Oncology

Prolonging Life for Men with Prostate Cancer

    In the June 4, 2020, issue of The New England Journal of Medicine, Weill Cornell Medicine faculty reported on very promising results of a phase 3 clinical trial focused on overall survival in men with nonmetastatic, castration-resistant prostate cancer whose PSA levels doubled within 10 months. The study, led by Cora N. Sternberg, MD, a specialist in urologic cancer and Clinical Director of the Englander Institute for Precision Medicine at Weill Cornell, is the PROSPER study of enzalutamide – an androgen receptor inhibitor – in patients with nonmetastatic castration-resistant prostate cancer.

    In 2018, the FDA approved enzalutamide in combination with androgen-deprivation therapy to treat nonmetastatic, castration-resistant prostate cancer based on results of the PROSPER phase 3 trial, which showed a significantly lower risk of metastasis or death without radiographic progression than with androgen-deprivation therapy alone. And while this was clearly encouraging, data on overall survival was immature.

    Analysis of overall survival in the current phase 3 trial, conducted at more than 250 sites in 32 countries around the world, demonstrated that treatment with enzalutamide was associated with a significant 27 percent lower risk of death than placebo in men than those only receiving androgen-deprivation therapy, despite the use of subsequent life-prolonging antineoplastic therapies (including enzalutamide) by patients in the placebo group.
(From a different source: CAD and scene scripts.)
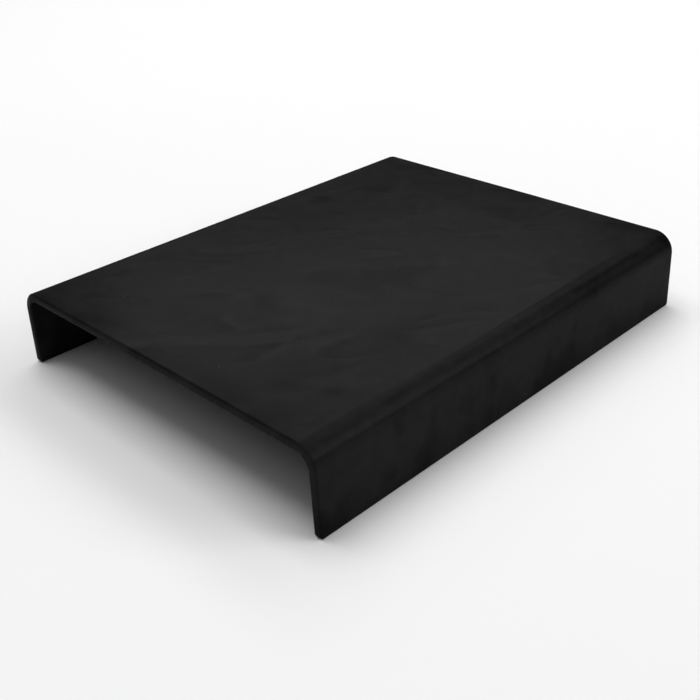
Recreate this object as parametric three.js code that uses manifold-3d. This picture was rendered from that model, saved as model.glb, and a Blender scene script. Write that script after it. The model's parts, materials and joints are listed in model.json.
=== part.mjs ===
// Kick plate: one rectangle of steel plate, folded down along both long sides into a wide, low,
// upside-down U, and powder-coated matt black. The folds have sprung back a little, so the flanges
// splay out. It is a single piece: nothing is welded, screwed or glued to it, and it has no holes.
//
// Millimetres, +Z up. The origin is on the surface that the plate stands on, under the middle of
// its top. X runs across the plate from flange to flange, and Y runs along the bends.

import * as THREE from 'three';
import { mergeVertices } from 'three/addons/utils/BufferGeometryUtils.js';
import Module from 'manifold-3d';

const wasm = await Module();
wasm.setup();

// Driving dimensions
const LENGTH = 300; // along the bends
const WIDTH = 240; // across the bends, over the feet of the flanges
const HEIGHT = 47; // from the feet of the flanges to the top face
const THICKNESS = 5; // of the plate
const INNER_BEND_RADIUS = 7; // left by the press brake on the inside of each fold
const SPRINGBACK = 2; // degrees that each fold stops short of square, so the flanges splay out
const FOOT_CORNER_RADIUS = 2; // at the lower corners of each flange
const BEND_STEPS = 24; // flats in each bend
const CORNER_STEPS = 6; // flats round each corner of the feet
const TRIM = 10; // how far the untrimmed profile and outline run past the finished plate

// Worked out from them
const OUTER_BEND_RADIUS = INNER_BEND_RADIUS + THICKNESS;
const SPLAY = THREE.MathUtils.degToRad(SPRINGBACK);
const BEND_Z = HEIGHT - OUTER_BEND_RADIUS; // the bends' centre lines
const BEND_X = WIDTH / 2 - BEND_Z * Math.tan(SPLAY) - OUTER_BEND_RADIUS / Math.cos(SPLAY);

// The folded section across the bends, drawn in X and Z. The feet run on below Z = 0.
function foldedSection() {
  const outerX = WIDTH / 2 + TRIM * Math.tan(SPLAY);
  const innerX = outerX - THICKNESS / Math.cos(SPLAY);
  const flangeTopX = BEND_X + OUTER_BEND_RADIUS * Math.cos(SPLAY);
  const flangeTopZ = BEND_Z + OUTER_BEND_RADIUS * Math.sin(SPLAY);
  const upright = Math.PI / 2;
  const section = new THREE.Shape();
  section.moveTo(outerX, -TRIM);
  section.lineTo(flangeTopX, flangeTopZ);
  section.absarc(BEND_X, BEND_Z, OUTER_BEND_RADIUS, SPLAY, upright, false);
  section.absarc(-BEND_X, BEND_Z, OUTER_BEND_RADIUS, upright, Math.PI - SPLAY, false);
  section.lineTo(-outerX, -TRIM);
  section.lineTo(-innerX, -TRIM);
  section.absarc(-BEND_X, BEND_Z, INNER_BEND_RADIUS, Math.PI - SPLAY, upright, true);
  section.absarc(BEND_X, BEND_Z, INNER_BEND_RADIUS, upright, SPLAY, true);
  section.lineTo(innerX, -TRIM);
  section.closePath();
  return section;
}

// The outline seen from the side, drawn in Y and Z: square above, rounded at the feet.
function sideOutline() {
  const end = LENGTH / 2;
  const corner = FOOT_CORNER_RADIUS;
  const outline = new THREE.Shape();
  outline.moveTo(-end, HEIGHT + TRIM);
  outline.lineTo(-end, corner);
  outline.absarc(corner - end, corner, corner, Math.PI, 1.5 * Math.PI, false);
  outline.absarc(end - corner, corner, corner, 1.5 * Math.PI, 2 * Math.PI, false);
  outline.lineTo(end, HEIGHT + TRIM);
  outline.closePath();
  return outline;
}

// A shape pulled out to a depth and centred on it, with its first drawn axis laid along one axis
// of the plate, its second along Z, and its depth along the axis that is left.
function centredExtrusion(shape, curveSegments, depth, drawnAlong, depthAlong) {
  const geometry = new THREE.ExtrudeGeometry(shape, { depth, bevelEnabled: false, curveSegments });
  geometry.translate(0, 0, -depth / 2);
  const up = new THREE.Vector3(0, 0, 1);
  geometry.applyMatrix4(new THREE.Matrix4().makeBasis(drawnAlong, up, depthAlong));
  return geometry;
}

function toManifold(geometry) {
  const bare = geometry.clone();
  bare.deleteAttribute('normal');
  bare.deleteAttribute('uv');
  const merged = mergeVertices(bare);
  return new wasm.Manifold(new wasm.Mesh({
    numProp: 3,
    vertProperties: new Float32Array(merged.attributes.position.array),
    triVerts: new Uint32Array(merged.index.array),
  }));
}

function toGeometry(solid) {
  const mesh = solid.getMesh();
  const geometry = new THREE.BufferGeometry();
  geometry.setAttribute('position', new THREE.BufferAttribute(mesh.vertProperties, 3));
  geometry.setIndex(new THREE.BufferAttribute(mesh.triVerts, 1));
  geometry.computeVertexNormals();
  return geometry;
}

// The folded section gives the plate its thickness and its bends. The side outline trims its ends
// square and cuts its feet to height with their corners rounded.
function foldedPlate() {
  const alongX = new THREE.Vector3(1, 0, 0);
  const alongY = new THREE.Vector3(0, 1, 0);
  const section = centredExtrusion(
    foldedSection(), BEND_STEPS, LENGTH + 2 * TRIM, alongX, alongY.clone().negate());
  const outline = centredExtrusion(
    sideOutline(), CORNER_STEPS, WIDTH + 2 * TRIM, alongY, alongX);
  const geometry = toGeometry(toManifold(section).intersect(toManifold(outline)));
  const powderCoat = new THREE.MeshStandardMaterial({
    color: 0x1a1a1a,
    roughness: 0.55,
    metalness: 0,
  });
  const mesh = new THREE.Mesh(geometry, powderCoat);
  mesh.name = 'folded_plate';
  return mesh;
}

const kickPlate = new THREE.Group();
kickPlate.name = 'kick_plate';
kickPlate.add(foldedPlate());

export default kickPlate;
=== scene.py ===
"""Looks for the kick plate: one steel plate, folded down along both sides, powder-coated matt black.

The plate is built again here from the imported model's own dimensions, as a swept mesh with the rounded
edges, the slight crown and the swollen bend ends that a real folded plate has. Everything is in
metres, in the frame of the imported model: X across the flanges, Y along the bends, Z up from the floor.
"""

import json
import math

import bmesh
import bpy
import numpy as np
from mathutils import Matrix, Vector


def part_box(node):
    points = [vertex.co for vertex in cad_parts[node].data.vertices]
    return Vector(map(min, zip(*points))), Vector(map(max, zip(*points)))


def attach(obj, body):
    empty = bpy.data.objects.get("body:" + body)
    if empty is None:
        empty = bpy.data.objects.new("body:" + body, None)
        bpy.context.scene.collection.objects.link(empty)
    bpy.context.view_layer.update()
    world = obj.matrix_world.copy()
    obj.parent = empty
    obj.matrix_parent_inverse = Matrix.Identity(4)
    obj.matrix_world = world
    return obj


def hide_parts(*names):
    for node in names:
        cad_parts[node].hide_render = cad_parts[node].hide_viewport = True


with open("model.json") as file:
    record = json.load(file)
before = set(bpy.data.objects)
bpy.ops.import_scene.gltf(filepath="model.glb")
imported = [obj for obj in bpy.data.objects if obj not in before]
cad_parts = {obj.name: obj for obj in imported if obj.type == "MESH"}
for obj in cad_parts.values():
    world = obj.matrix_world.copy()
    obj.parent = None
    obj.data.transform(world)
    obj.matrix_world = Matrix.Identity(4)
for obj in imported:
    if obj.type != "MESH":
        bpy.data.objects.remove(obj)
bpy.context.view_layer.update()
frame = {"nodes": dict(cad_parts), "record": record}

NODE = "folded_plate"
MM = 0.001
TINY = 0.001 * MM  # places closer than this are one place

# Sizes of the plate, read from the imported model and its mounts
HALF_WIDTH, HALF_LENGTH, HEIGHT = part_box(NODE)[1]
MOUNTS = {mount["name"]: mount for mount in frame["record"]["mounts"]}
THICKNESS = MOUNTS["top_face"]["pos_m"][2] - MOUNTS["underside"]["pos_m"][2]
SPLAY = math.asin(MOUNTS["right_outer_face"]["axis"][2])  # how far the flanges lean out at the foot
BEND_X = max(v.co.x for v in frame["nodes"][NODE].data.vertices if v.co.z > HEIGHT - TINY)
FULL_TURN = HALF_WIDTH - HEIGHT * math.tan(SPLAY) - BEND_X
BEND_RADIUS = FULL_TURN / (1 / math.cos(SPLAY) - math.tan(SPLAY))  # on the outside of the plate
BEND_Z = HEIGHT - BEND_RADIUS  # height of the bends' centre lines, which stand under BEND_X
BEND_ANGLE = math.pi / 2 - SPLAY
BEND_ARC = BEND_RADIUS * BEND_ANGLE
BEND_END = BEND_X + BEND_ARC  # where the flange begins, measured along the outside of the plate
FLANGE_TOP = BEND_Z + BEND_RADIUS * math.sin(SPLAY)  # the height of the same place

# Finer shape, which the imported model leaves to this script
EDGE_RADIUS = 1.1 * MM  # the cut edges, dressed and then rounded over by the coat
FOOT_CORNER = 2.0 * MM  # the lower corners of the flanges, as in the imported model
CROWN = 0.4 * MM  # how far the top rises in the middle of its near end
CROWN_HALFWAY = 0.65  # the share of that rise that is left halfway along the plate
BEND_SWELL = 0.35 * MM  # how far the squeezed inside of a bend stands out at the ends

# Mesh density
GRID = 5.0 * MM  # spacing of the rows on the flat stretches
SUPPORT = 0.3 * MM  # rows beside each tangent line keep the flats flat in shading
BEND_STEPS = 24
EDGE_STEPS = 5
CORNER_STEPS = 8

# The coat
DARK_COAT = (0.0045, 0.0045, 0.0045, 1.0)
PALE_COAT = (0.0213, 0.0213, 0.0213, 1.0)
DUST = (0.05, 0.05, 0.048, 1.0)
ROUGHNESS = 0.216
SHINE = 0.0096  # the specular level of a dead matt coat
WIPE_DIRECTION = math.radians(45)  # the way the cloth went over the top, from +X towards +Y
WIPE_STRETCH = 2.1  # how much longer the wiped marks are that way
WIPE_MARGIN = 15 * MM  # where the marks weaken, before the bends
UPPER_LINE = 34.0  # degrees round the bend from the top, where the painted dark reflection lines lie
LOWER_LINE = 60.0
PAINTED_SHADE_WIDTH = 24 * MM  # of the strip of painted shade along each cut end
BEND_MARGIN = 4 * MM  # how far the bend's ripple runs on to the flats

# The studio
FLOOR_RADIUS = 1.5
FLOOR_SIDES = 128
BACKDROP = 0.82
WALLS = 0.064  # brightness of the room below its ceiling
CEILING = 0.47
WALLS_TOP = 0.52  # sine of the elevation where the walls begin to turn into the ceiling
CEILING_START = 0.72
LAMP_DISTANCE = 3.0
CAMERA_AZIMUTH = 45.45
CAMERA_ELEVATION = 29.70
CAMERA_ROLL = math.radians(-2.20)
CAMERA_BACK = 2.0279  # the camera's place from the origin, before its roll, in lengths of the plate
CAMERA_RIGHT = -0.0237
CAMERA_UP = -0.0359
SENSOR_WIDTH = 36.0  # in millimetres, as the lens is
LENS = 51.76


# ---------------------------------------------------------------- the plate's shape

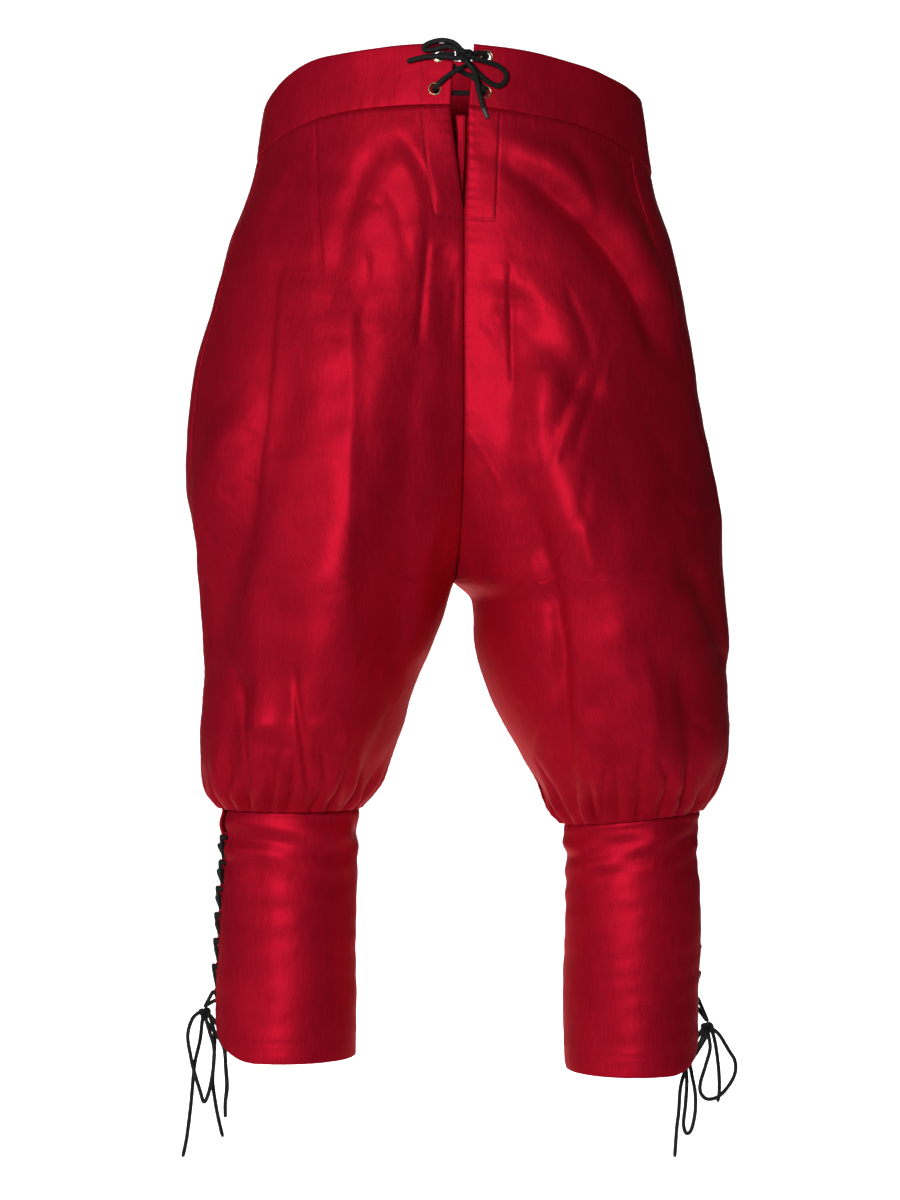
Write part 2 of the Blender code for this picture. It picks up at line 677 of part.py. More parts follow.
def tube(name, path, radius, sides, kind, up):
    """A tube of a few sides along a path of points, with flat ends."""
    rings = []
    for k, point in enumerate(path):
        ahead = path[min(k + 1, len(path) - 1)] - path[max(k - 1, 0)]
        ahead = ahead / np.linalg.norm(ahead)
        side_way = np.cross(ahead, up)
        side_way /= np.linalg.norm(side_way)
        third = np.cross(side_way, ahead)
        turn = np.linspace(0.0, 2 * math.pi, sides, endpoint=False) + math.pi / sides
        rings.append(point + radius * (np.cos(turn)[:, None] * side_way + np.sin(turn)[:, None] * third))
    faces = ring_faces(len(path), sides, False)
    last = (len(path) - 1) * sides
    faces += [tuple(range(sides)), tuple(last + i for i in reversed(range(sides)))]
    return piece(name, np.concatenate(rings), faces, kind)


def lacing_loop(side, edge, k):
    """A rouleau loop: two arms out from the cuff's edge, joined by a half circle at the tip."""
    base, reach, tilted, down, above = loop_axes(side, edge, k)
    bend = LOOP_LONG - LOOP_THICK / 2 - LOOP_HALF
    upper, lower = (
        [base + reach * length + down * arm * LOOP_HALF for length in (LOOP_SEAT, LOOP_ROOT)]
        for arm in (-1, 1)
    )
    half_circle = [
        base + tilted * (bend + LOOP_HALF * math.cos(t)) + down * LOOP_HALF * math.sin(t)
        for t in np.radians((-75, -38, 0, 38, 75))
    ]
    route = upper + half_circle + lower[::-1]
    tube("loop_" + side + "_" + edge + "_" + str(k + 1), route, LOOP_THICK / 2, 5, "sateen", above)


def smooth_route(points, spacing):
    """Points at an even spacing on a smooth curve through the given ones."""
    points = np.array(points, dtype=float)
    ends = np.concatenate([[2 * points[0] - points[1]], points, [2 * points[-1] - points[-2]]])
    fine = []
    for k in range(1, len(ends) - 2):
        p0, p1, p2, p3 = ends[k - 1:k + 3]
        t = np.linspace(0.0, 1.0, 24, endpoint=False)[:, None]
        fine.append(0.5 * (2 * p1 + (p2 - p0) * t + (2 * p0 - 5 * p1 + 4 * p2 - p3) * t ** 2
                           + (3 * p1 - p0 - 3 * p2 + p3) * t ** 3))
    fine = np.concatenate(fine + [points[-1:]])
    length = np.concatenate([[0.0], np.cumsum(np.linalg.norm(np.diff(fine, axis=0), axis=1))])
    even = np.linspace(0.0, length[-1], max(4, int(round(length[-1] / spacing)) + 1))
    return np.stack([np.interp(even, length, fine[:, k]) for k in range(3)], axis=-1)


def cord(name, route, diameter, resolution=2):
    """A cord as a round bevelled curve with closed ends."""
    curve = bpy.data.curves.new(name, "CURVE")
    curve.dimensions = "3D"
    curve.bevel_depth = diameter / 2
    curve.bevel_resolution = resolution
    curve.use_fill_caps = True
    spline = curve.splines.new("POLY")
    spline.points.add(len(route) - 1)
    for point, place in zip(spline.points, route):
        point.co = (*place, 1.0)
    obj = bpy.data.objects.new(name, curve)
    curve.materials.append(own_finish(name, "cord"))
    bpy.context.scene.collection.objects.link(obj)
    return obj


def knot(name, centre, size):
    """A tied knot: an oval lump with a pinched waist."""
    rings = 7
    count = 10
    points = [centre + np.array([0, 0, size[2]])]
    for k in range(1, rings):
        tilt = math.pi * k / rings
        turn = np.linspace(0.0, 2 * math.pi, count, endpoint=False)
        pinch = 1 - 0.10 * math.sin(2 * tilt) ** 2
        ring = np.stack([size[0] * math.sin(tilt) * pinch * np.cos(turn),
                         size[1] * math.sin(tilt) * pinch * np.sin(turn),
                         np.full(count, size[2] * math.cos(tilt))], axis=-1)
        points.extend(centre + ring)
    points.append(centre - np.array([0, 0, size[2]]))
    last = len(points) - 1
    faces = [(0, 1 + (i + 1) % count, 1 + i) for i in range(count)]
    for k in range(rings - 2):
        a = 1 + k * count
        b = a + count
        faces += [(a + i, a + (i + 1) % count, b + (i + 1) % count, b + i) for i in range(count)]
    a = 1 + (rings - 2) * count
    faces += [(a + i, a + (i + 1) % count, last) for i in range(count)]
    piece(name, points, faces, "cord")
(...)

Additionally, the time to subsequent antineoplastic therapy, time to cytotoxic chemotherapy, and chemotherapy-free survival were also longer in the enzalutamide group than in the placebo group.

    According to the authors, “These results add to the growing body of evidence that androgen-receptor inhibitors not only delay the time to metastasis but also improve overall survival among men with nonmetastatic, castration-resistant prostate cancer.”